The bottom line for SG investors: Johor offers better entry pricing and geographic convenience, but KL offers more reliable rental demand. Both can work for cashflow — the choice depends on your capital, risk appetite, and whether you prioritize price-to-rent ratio (Johor) or market depth (KL).
Singapore buyers should model their returns in SGD, not MYR. A property that is CF+ in ringgit terms may look different once you account for remittance costs and exchange rate movement.
Updated Weekly — Why This Matters
Property markets are not static. Rental rates shift with economic conditions, new supply, corporate relocations, and seasonal patterns. A property that is comfortably cashflow-positive today might flip negative if rents soften by even 5–8%.
This is why we refresh our analysis weekly. New listings enter the market, old ones expire, and median prices adjust accordingly. A state that looked "moderate" last month might shift to "strong" if rental supply tightens.
Key factors we are watching in 2026:
- OPR trajectory. Bank Negara has held the OPR at 2.75% since mid-2025. Any increase would push financing installments higher, compressing margins across all states.
- New supply pipeline.
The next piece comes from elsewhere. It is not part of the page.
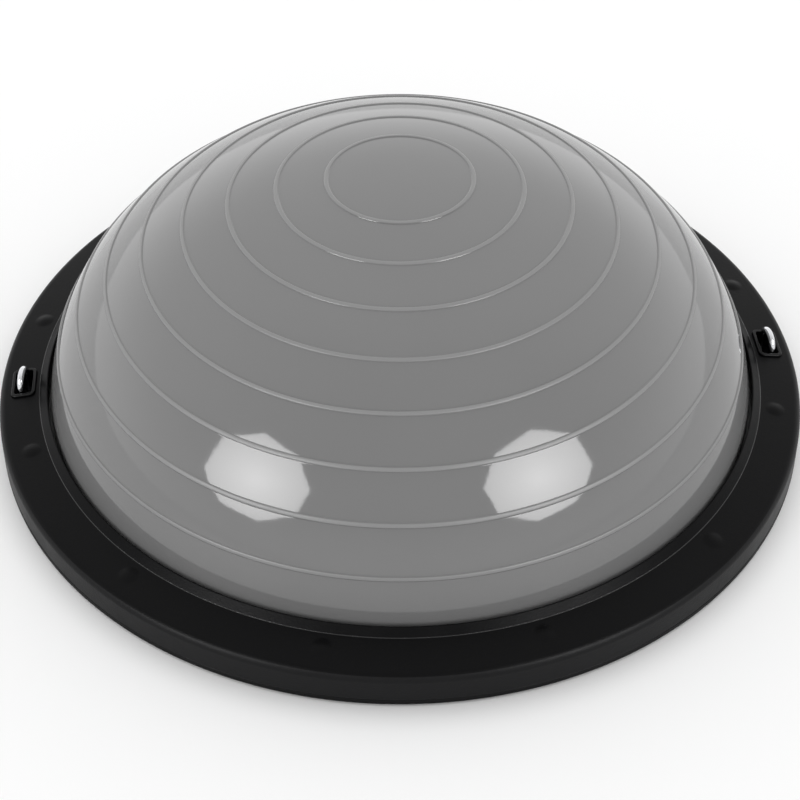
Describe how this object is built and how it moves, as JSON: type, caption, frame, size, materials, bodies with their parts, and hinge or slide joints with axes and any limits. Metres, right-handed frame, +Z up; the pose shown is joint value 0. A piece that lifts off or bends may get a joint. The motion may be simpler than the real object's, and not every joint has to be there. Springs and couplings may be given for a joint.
{
  "type": "balance dome trainer",
  "caption": "Half-dome balance trainer: inflated ridged PVC dome clamped in a moulded rim on a flat base plate, with steel band loops at the sides.",
  "frame": {"origin": "centre of the round footprint, level with the bottom of the rubber pads", "axes": "+Z up along the dome's axis, +X towards the right-hand band loop, -Y towards the front"},
  "size_m": [0.5799, 0.58, 0.198],
  "materials": {
    "dome_pvc": "soft PVC, glossy mid grey",
    "valve_pvc": "soft PVC, satin grey",
    "valve_plug_rubber": "moulded rubber, matte black",
    "black_moulding": "polypropylene, fine matte grain, black",
    "base_moulding": "polypropylene, fine matte grain, black",
    "socket_moulding": "smooth moulded nylon, black",
    "chromed_steel": "polished chrome plate",
    "zinc_steel": "bright zinc plate",
    "pad_rubber": "matte black rubber"
  },
  "bodies": {
    "trainer": {"dome_bladder": "dome_pvc", "valve_seat": "valve_pvc", "rim_ring": "black_moulding", "base_plate": "base_moulding", "rim_screws": "zinc_steel", "foot_pad_1": "pad_rubber", "foot_pad_2": "pad_rubber", "foot_pad_3": "pad_rubber", "foot_pad_4": "pad_rubber", "foot_pad_5": "pad_rubber", "foot_pad_6": "pad_rubber", "anchor_socket_right": "socket_moulding", "anchor_loop_right": "chromed_steel", "anchor_backing_right": "zinc_steel", "anchor_washers_right": "zinc_steel", "anchor_nuts_right": "zinc_steel", "anchor_socket_left": "socket_moulding", "anchor_loop_left": "chromed_steel", "anchor_backing_left": "zinc_steel", "anchor_washers_left": "zinc_steel", "anchor_nuts_left": "zinc_steel"},
    "plug": {"valve_plug": "valve_plug_rubber"}
  },
  "joints": [
    {"name": "plug_pull", "type": "slide", "parent": "trainer", "child": "plug", "axis": [0, 0, -1], "range_m": [0, 0.012]}
  ]
}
Tens of thousands of units are expected to receive keys in 2026–2027 across the Klang Valley and Johor. The impact on rental rates will be significant.
- Corporate demand. Malaysia's push for semiconductor and data center investment is creating new pockets of expatriate and professional demand — particularly in Kulim, Seremban, and the KL–Selangor tech corridors.
The rent-vs-mortgage breakeven is not a one-time calculation. It is a living metric that changes with every new listing, every rate adjustment, and every economic shift. Track it consistently, and you will see opportunities that snapshot analysis misses.